Problem Description
You need to find out how many times a specific string P appears in the string S. String P can appear multiple times in string S, and there may be overlapping occurrences. The length of the given string S is between 1 and 100,000, and the length of string P is between 1 and 100. The comparison is case-insensitive.
Input Format
- First line: string S (1 ≤ |S| ≤ 100,000)
- Second line: string P (1 ≤ |P| ≤ 100)
Output Format
Print the total number of occurrences as an integer.
Example
Input
abCabcABCabc
abc
Output
4
Problem Solving Process
1. Understanding the Problem
This problem involves checking how many times string P appears in the given string S. Since string comparison is case-insensitive, both strings should be converted to lowercase for comparison.
2. Approach
There are several approaches to string search problems, but we will solve it directly using a simple loop. The following steps will be taken to solve the problem:
- Convert string S to lowercase.
- Convert string P to lowercase.
- Use a loop to find string P in string S.
- Increment the count for each occurrence.
3. Algorithm Design
The complexity of the algorithm is O(n*m), where n is the length of string S and m is the length of string P. Since we are directly comparing the two strings, in the worst case we may need to search string P from every index.
4. C# Code Implementation
Below is an example of C# code.
using System;
class Program
{
static void Main(string[] args)
{
string S = Console.ReadLine();
string P = Console.ReadLine();
// Convert to lowercase for case-insensitive comparison
S = S.ToLower();
P = P.ToLower();
int count = 0;
int position = 0;
while ((position = S.IndexOf(P, position)) != -1)
{
count++;
position++; // Move position by one to consider overlapping cases
}
Console.WriteLine(count);
}
}
5. Code Explanation
The code includes the following steps:
- Accept input strings S and P from the user.

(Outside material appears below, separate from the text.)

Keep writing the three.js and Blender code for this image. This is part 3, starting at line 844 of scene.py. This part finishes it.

- Convert strings S and P to lowercase for easier comparison.
- Use a while loop to find the position of P in string S.
- Use the S.IndexOf() method to locate P starting from the current position. If the found position is not -1, increase the count and move to the next position.
- Output the total number of occurrences.

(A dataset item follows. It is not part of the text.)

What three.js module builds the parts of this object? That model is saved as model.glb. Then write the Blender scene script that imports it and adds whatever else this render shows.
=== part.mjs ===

Performance Considerations
The time complexity of this code is O(n*m), which varies depending on the lengths of strings S and P. If the length of S is 100,000 and P is 100, the worst case could require 10,000,000 operations. This may be somewhat inefficient.
Therefore, if you wish to further improve performance, you might consider using string search algorithms like KMP (Knuth-Morris-Pratt). The KMP algorithm has a time complexity of O(n + m) and enables more efficient searching.
5-1. Overview of the KMP Algorithm
The KMP algorithm is an efficient method for substring searching. It operates on the following principles:
- First, it creates an array to store the partial matches of the pattern string P.
- While scanning string S, it calculates how many characters can be skipped in the pattern string when a mismatch occurs.
5-2. KMP Algorithm C# Implementation
Below is the C# code implementing the KMP algorithm.
using System;
class Program
{
static void Main(string[] args)
{
string S = Console.ReadLine();
string P = Console.ReadLine();
// Convert to lowercase for case-insensitive comparison
S = S.ToLower();
P = P.ToLower();
int count = KMP(S, P);
Console.WriteLine(count);
}
static int KMP(string S, string P)
{
int m = P.Length;
int n = S.Length;
int count = 0;
// Initialize LPS array
int[] lps = new int[m];
ComputeLPSArray(P, m, lps);
int i = 0; // Index for S
int j = 0; // Index for P
while (i < n)
{
if (P[j] == S[i])
{
i++;
j++;
}
if (j == m)
{
count++;
j = lps[j - 1];
}
else if (i < n && P[j] != S[i])
{
if (j != 0)
j = lps[j - 1];
else
i++;
}
}
return count;
}
static void ComputeLPSArray(string P, int m, int[] lps)
{
int len = 0;
int i = 1;
lps[0] = 0;
while (i < m)
{
if (P[i] == P[len])
{
len++;
lps[i] = len;
i++;
}
else
{
if (len != 0)
len = lps[len - 1];
else
{
lps[i] = 0;
i++;
}
}
}
}
}
6. KMP Algorithm Code Explanation
The above code operates in the following manner:
- First, it converts strings S and P to lowercase to eliminate case sensitivity.
- Calls the KMP method to explore how many times string P appears in string S.
- Inside the KMP method, it generates the LPS array. The LPS array stores the maximum length of the prefix and suffix of pattern P.
- While scanning string S, it matches the pattern P. If matching is successful, it increments the count, and if matching fails, it adjusts the position based on the LPS array.
Conclusion
In this lecture, we learned how to solve the problem of finding a specific substring in a string using C#. From a simple loop approach to the extension using the KMP algorithm, we gained an understanding of the fundamental concepts of string searching and efficient approaches. I hope this process helped you understand various coding implementations and the complexities of algorithms.